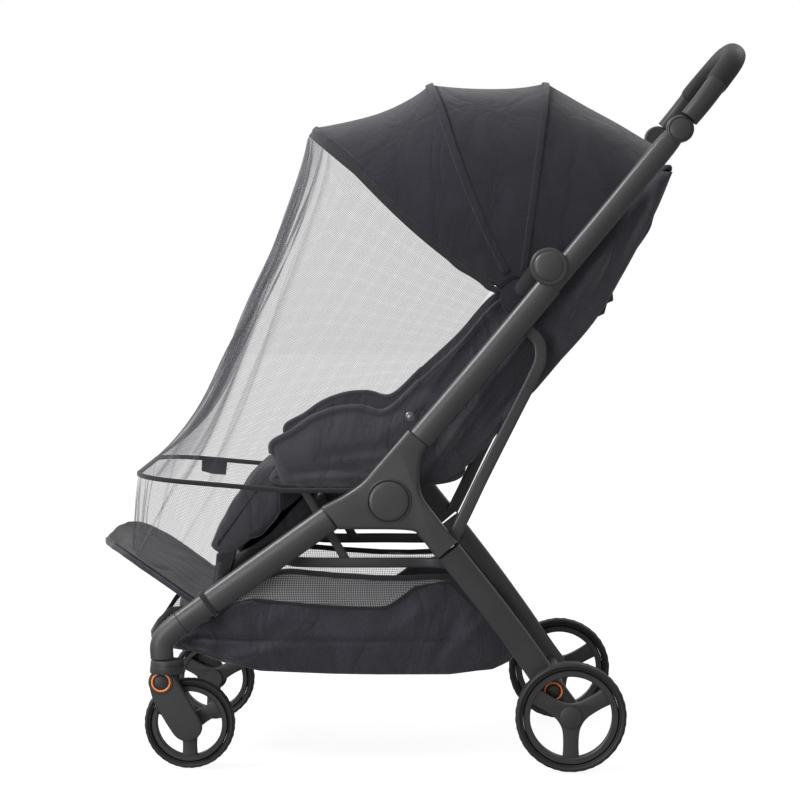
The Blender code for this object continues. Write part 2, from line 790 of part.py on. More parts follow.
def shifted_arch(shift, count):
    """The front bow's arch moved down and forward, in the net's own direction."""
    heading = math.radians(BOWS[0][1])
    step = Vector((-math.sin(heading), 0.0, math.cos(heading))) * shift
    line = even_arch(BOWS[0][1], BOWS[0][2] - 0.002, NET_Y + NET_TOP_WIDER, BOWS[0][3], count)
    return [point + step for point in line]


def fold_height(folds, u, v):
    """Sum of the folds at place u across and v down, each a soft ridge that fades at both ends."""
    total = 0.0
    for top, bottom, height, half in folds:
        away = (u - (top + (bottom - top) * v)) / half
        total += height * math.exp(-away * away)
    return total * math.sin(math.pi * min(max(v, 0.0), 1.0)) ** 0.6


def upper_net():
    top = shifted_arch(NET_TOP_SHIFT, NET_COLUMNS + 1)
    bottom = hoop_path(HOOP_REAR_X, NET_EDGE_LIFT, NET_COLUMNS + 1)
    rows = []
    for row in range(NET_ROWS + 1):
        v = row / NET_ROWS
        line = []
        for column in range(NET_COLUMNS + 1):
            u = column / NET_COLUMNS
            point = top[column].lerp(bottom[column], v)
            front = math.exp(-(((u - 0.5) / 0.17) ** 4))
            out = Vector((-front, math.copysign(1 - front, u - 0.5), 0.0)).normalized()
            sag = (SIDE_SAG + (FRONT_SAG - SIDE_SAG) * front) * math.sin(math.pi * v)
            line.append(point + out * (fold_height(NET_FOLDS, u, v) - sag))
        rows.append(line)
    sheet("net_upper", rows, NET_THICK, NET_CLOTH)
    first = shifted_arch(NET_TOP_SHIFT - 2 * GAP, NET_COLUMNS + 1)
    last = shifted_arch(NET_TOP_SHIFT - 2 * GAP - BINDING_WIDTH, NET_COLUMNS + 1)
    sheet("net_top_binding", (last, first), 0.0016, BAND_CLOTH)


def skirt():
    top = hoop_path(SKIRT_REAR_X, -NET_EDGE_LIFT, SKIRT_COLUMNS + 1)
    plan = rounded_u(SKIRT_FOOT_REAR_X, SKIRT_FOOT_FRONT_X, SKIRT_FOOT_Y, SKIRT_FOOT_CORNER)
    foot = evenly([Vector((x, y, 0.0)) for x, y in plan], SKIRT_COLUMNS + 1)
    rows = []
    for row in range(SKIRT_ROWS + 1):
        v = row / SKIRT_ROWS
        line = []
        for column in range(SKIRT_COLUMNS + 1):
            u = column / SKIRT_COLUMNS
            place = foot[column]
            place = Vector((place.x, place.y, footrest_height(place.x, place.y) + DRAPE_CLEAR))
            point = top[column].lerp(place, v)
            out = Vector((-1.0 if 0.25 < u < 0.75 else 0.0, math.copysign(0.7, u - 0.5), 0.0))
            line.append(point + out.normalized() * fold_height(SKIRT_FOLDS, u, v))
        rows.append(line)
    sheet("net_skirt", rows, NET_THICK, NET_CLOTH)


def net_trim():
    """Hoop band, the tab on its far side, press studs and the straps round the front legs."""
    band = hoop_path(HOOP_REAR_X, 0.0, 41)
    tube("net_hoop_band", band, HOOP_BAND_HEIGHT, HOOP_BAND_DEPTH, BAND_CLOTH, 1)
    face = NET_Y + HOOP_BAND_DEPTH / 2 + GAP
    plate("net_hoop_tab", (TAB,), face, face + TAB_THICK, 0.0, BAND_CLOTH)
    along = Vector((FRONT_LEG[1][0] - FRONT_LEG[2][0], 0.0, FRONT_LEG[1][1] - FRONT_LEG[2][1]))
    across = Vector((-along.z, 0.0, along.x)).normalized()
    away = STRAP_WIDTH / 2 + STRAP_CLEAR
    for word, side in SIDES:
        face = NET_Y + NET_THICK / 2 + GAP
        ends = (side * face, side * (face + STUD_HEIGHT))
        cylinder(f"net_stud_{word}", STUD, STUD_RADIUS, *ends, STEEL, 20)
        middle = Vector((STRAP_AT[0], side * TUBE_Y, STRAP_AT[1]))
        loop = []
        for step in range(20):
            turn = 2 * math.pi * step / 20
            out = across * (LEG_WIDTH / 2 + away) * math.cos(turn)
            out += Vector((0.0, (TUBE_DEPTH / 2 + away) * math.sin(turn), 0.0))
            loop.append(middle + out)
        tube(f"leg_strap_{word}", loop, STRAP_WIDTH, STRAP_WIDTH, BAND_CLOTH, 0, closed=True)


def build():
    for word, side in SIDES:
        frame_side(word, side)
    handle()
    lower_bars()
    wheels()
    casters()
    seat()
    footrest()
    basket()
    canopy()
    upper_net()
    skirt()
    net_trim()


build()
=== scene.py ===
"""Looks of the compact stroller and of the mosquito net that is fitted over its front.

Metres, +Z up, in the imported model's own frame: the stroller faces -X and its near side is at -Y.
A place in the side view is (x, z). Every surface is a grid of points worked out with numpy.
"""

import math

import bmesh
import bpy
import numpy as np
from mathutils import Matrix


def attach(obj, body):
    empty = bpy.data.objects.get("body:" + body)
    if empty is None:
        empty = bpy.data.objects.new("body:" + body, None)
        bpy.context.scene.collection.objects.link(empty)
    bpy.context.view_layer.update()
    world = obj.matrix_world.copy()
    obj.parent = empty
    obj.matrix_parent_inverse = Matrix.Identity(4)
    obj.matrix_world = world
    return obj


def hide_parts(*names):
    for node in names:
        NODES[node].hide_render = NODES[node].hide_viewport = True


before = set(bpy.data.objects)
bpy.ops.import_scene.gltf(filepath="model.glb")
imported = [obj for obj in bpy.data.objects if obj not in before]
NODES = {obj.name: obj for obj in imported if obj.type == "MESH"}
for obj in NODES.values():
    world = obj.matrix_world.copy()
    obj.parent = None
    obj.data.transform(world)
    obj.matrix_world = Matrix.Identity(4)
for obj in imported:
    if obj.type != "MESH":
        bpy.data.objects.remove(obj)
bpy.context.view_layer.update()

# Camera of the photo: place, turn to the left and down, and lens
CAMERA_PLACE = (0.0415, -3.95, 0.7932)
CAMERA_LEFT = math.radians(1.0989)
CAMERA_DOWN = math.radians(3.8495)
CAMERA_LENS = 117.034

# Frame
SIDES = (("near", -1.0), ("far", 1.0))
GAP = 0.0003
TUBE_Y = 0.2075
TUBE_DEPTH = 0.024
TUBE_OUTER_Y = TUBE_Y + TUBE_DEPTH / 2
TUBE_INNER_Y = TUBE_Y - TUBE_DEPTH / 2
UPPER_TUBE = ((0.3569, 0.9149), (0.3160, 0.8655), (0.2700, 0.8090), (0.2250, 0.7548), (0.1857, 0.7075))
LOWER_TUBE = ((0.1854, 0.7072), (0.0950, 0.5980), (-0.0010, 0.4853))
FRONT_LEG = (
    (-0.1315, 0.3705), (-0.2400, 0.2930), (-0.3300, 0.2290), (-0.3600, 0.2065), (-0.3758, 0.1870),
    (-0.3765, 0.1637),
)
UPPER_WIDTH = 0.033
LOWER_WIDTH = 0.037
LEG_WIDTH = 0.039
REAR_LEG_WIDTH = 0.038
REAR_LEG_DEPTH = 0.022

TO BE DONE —
Exactly as written, quote the lines from the one that has "lower_bars()" down to the one that has "CAMERA_LENS = 117.034", and include both.

RESPONSE TO THIS EXERCISE —
    lower_bars()
    wheels()
    casters()
    seat()
    footrest()
    basket()
    canopy()
    upper_net()
    skirt()
    net_trim()


build()
=== scene.py ===
"""Looks of the compact stroller and of the mosquito net that is fitted over its front.

Metres, +Z up, in the imported model's own frame: the stroller faces -X and its near side is at -Y.
A place in the side view is (x, z). Every surface is a grid of points worked out with numpy.
"""

import math

import bmesh
import bpy
import numpy as np
from mathutils import Matrix


def attach(obj, body):
    empty = bpy.data.objects.get("body:" + body)
    if empty is None:
        empty = bpy.data.objects.new("body:" + body, None)
        bpy.context.scene.collection.objects.link(empty)
    bpy.context.view_layer.update()
    world = obj.matrix_world.copy()
    obj.parent = empty
    obj.matrix_parent_inverse = Matrix.Identity(4)
    obj.matrix_world = world
    return obj


def hide_parts(*names):
    for node in names:
        NODES[node].hide_render = NODES[node].hide_viewport = True


before = set(bpy.data.objects)
bpy.ops.import_scene.gltf(filepath="model.glb")
imported = [obj for obj in bpy.data.objects if obj not in before]
NODES = {obj.name: obj for obj in imported if obj.type == "MESH"}
for obj in NODES.values():
    world = obj.matrix_world.copy()
    obj.parent = None
    obj.data.transform(world)
    obj.matrix_world = Matrix.Identity(4)
for obj in imported:
    if obj.type != "MESH":
        bpy.data.objects.remove(obj)
bpy.context.view_layer.update()

# Camera of the photo: place, turn to the left and down, and lens
CAMERA_PLACE = (0.0415, -3.95, 0.7932)
CAMERA_LEFT = math.radians(1.0989)
CAMERA_DOWN = math.radians(3.8495)
CAMERA_LENS = 117.034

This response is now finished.